Copy down all of the data underneath, exactly as shown.

**** SOURCE DATA

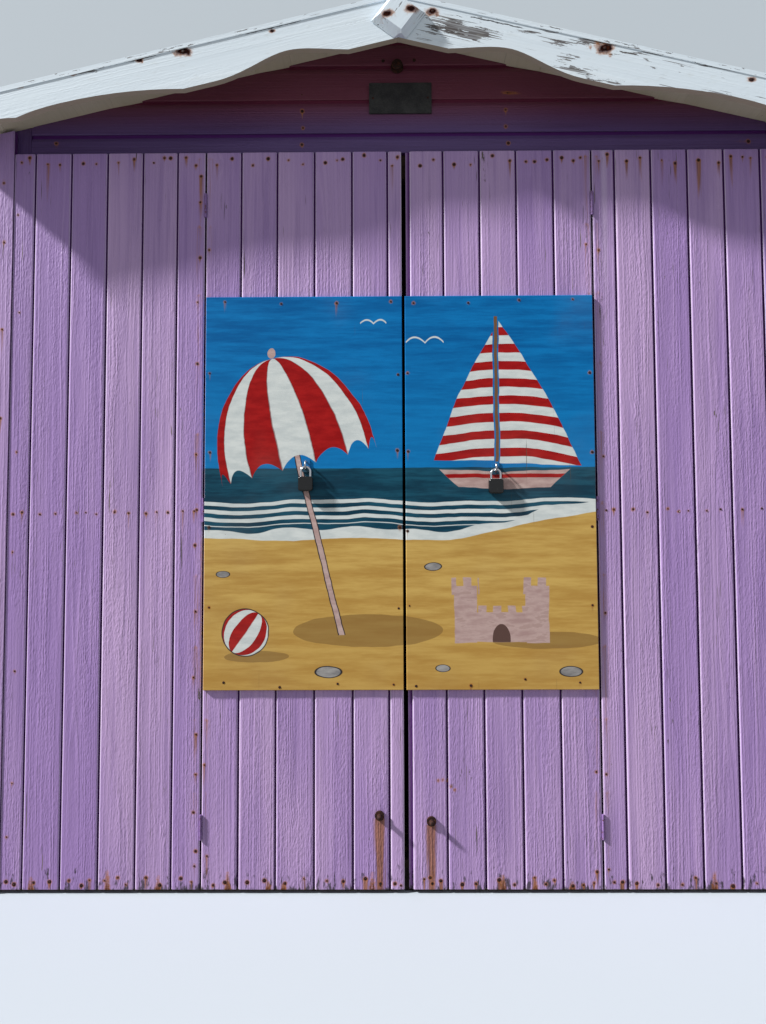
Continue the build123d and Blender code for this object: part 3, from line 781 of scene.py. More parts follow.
nail_holes = ((0.112, 0.336), (0.126, 0.338), (0.141, 0.334), (0.151, 0.318), (0.163, 0.308))
peg_streaks = {"left_door_boards": (-0.066, 0.222), "right_door_boards": (0.091, 0.205)}


def on_end(face, out=-1):
    """A board that stands on end in a wall: u goes along X, v up, and d out from the face."""
    return lambda u, v, d: (u, face + out * d, v)


def matched(distance, width):
    """A flat face that falls away by 3 in 5 within a bevel of its first edge. The steeper
    bevel at the far edge ends in a quirk, a narrow channel over the next board's tongue.
    The last board of a panel has no quirk, and the same bevel at both edges."""
    near_edge = np.clip(bevel - distance, 0, None) * bevel_depth / bevel
    far_edge = np.clip(far_bevel + quirk - (width - distance), 0, None) * 1.25
    return np.where(width - distance < quirk, quirk_depth, near_edge + far_edge)


def tongue_edge(distance, width):
    """A tongue left bare at the edge of a leaf lies 5 mm back, and 7 mm in its last 3 mm.
    That depth paints it dark with dirt and painted shade, the corner most.
    """
    return np.where(width - distance < 0.003, 0.007, 0.005)


def board_nails(seams, rows, draw):
    """Two or three nails a board in each row, none in line, some of them weeping. A row is
    its height, how far its nails stray from it, and how strongly they rust."""
    nails = []
    for height, stray, strength in rows:
        for left, right in zip(seams, seams[1:]):
            count = 2 + (draw.random() < 0.3) if right - left > 0.09 else 2
            share = (np.arange(count) + 0.5) / count + draw.normal(0, 0.05, count)
            nails.append(
                np.c_[
                    left + (right - left) * (0.1 + 0.8 * share),
                    height + draw.uniform(-stray, stray, count),
                    draw.uniform(0.5, 1.5, count) * strength,
                    draw.uniform(0.0, 1.0, count) ** 3 * 0.16,
                ]
            )
    return np.concatenate(nails)


def flares(seams, draw):
    """Rust that has crept up the grain from the foot of every other board: spots 5 mm
    apart in two lines that lean together, fainter higher up."""
    made = []
    for left, right in zip(seams, seams[1:]):
        if right - left > 0.09 and draw.random() < 0.6:
            x, top = draw.uniform(left + 0.02, right - 0.02), draw.uniform(0.02, 0.06)
            for rise in np.arange(0, top, 0.005):
                for reach in (-0.004, 0.004):
                    shift = reach * (1 - rise / top) + draw.normal(0, 0.001)
                    made.append((x + shift, boards_low.z + rise, 1.0 - 0.6 * rise / top, 0.0))
    return np.array(made).reshape(-1, 4)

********

RESPONSE BELOW:
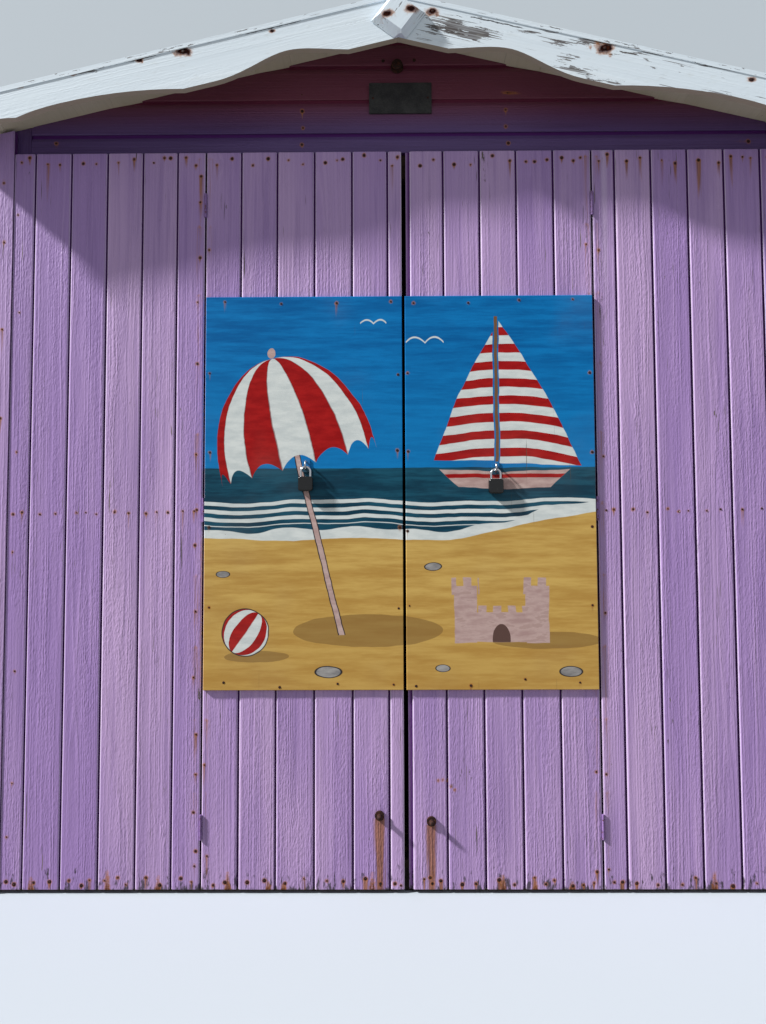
Continue the build123d and Blender code for this object: part 3, from line 781 of scene.py. More parts follow.
nail_holes = ((0.112, 0.336), (0.126, 0.338), (0.141, 0.334), (0.151, 0.318), (0.163, 0.308))
peg_streaks = {"left_door_boards": (-0.066, 0.222), "right_door_boards": (0.091, 0.205)}


def on_end(face, out=-1):
    """A board that stands on end in a wall: u goes along X, v up, and d out from the face."""
    return lambda u, v, d: (u, face + out * d, v)


def matched(distance, width):
    """A flat face that falls away by 3 in 5 within a bevel of its first edge. The steeper
    bevel at the far edge ends in a quirk, a narrow channel over the next board's tongue.
    The last board of a panel has no quirk, and the same bevel at both edges."""
    near_edge = np.clip(bevel - distance, 0, None) * bevel_depth / bevel
    far_edge = np.clip(far_bevel + quirk - (width - distance), 0, None) * 1.25
    return np.where(width - distance < quirk, quirk_depth, near_edge + far_edge)


def tongue_edge(distance, width):
    """A tongue left bare at the edge of a leaf lies 5 mm back, and 7 mm in its last 3 mm.
    That depth paints it dark with dirt and painted shade, the corner most.
    """
    return np.where(width - distance < 0.003, 0.007, 0.005)


def board_nails(seams, rows, draw):
    """Two or three nails a board in each row, none in line, some of them weeping. A row is
    its height, how far its nails stray from it, and how strongly they rust."""
    nails = []
    for height, stray, strength in rows:
        for left, right in zip(seams, seams[1:]):
            count = 2 + (draw.random() < 0.3) if right - left > 0.09 else 2
            share = (np.arange(count) + 0.5) / count + draw.normal(0, 0.05, count)
            nails.append(
                np.c_[
                    left + (right - left) * (0.1 + 0.8 * share),
                    height + draw.uniform(-stray, stray, count),
                    draw.uniform(0.5, 1.5, count) * strength,
                    draw.uniform(0.0, 1.0, count) ** 3 * 0.16,
                ]
            )
    return np.concatenate(nails)


def flares(seams, draw):
    """Rust that has crept up the grain from the foot of every other board: spots 5 mm
    apart in two lines that lean together, fainter higher up."""
    made = []
    for left, right in zip(seams, seams[1:]):
        if right - left > 0.09 and draw.random() < 0.6:
            x, top = draw.uniform(left + 0.02, right - 0.02), draw.uniform(0.02, 0.06)
            for rise in np.arange(0, top, 0.005):
                for reach in (-0.004, 0.004):
                    shift = reach * (1 - rise / top) + draw.normal(0, 0.001)
                    made.append((x + shift, boards_low.z + rise, 1.0 - 0.6 * rise / top, 0.0))
    return np.array(made).reshape(-1, 4)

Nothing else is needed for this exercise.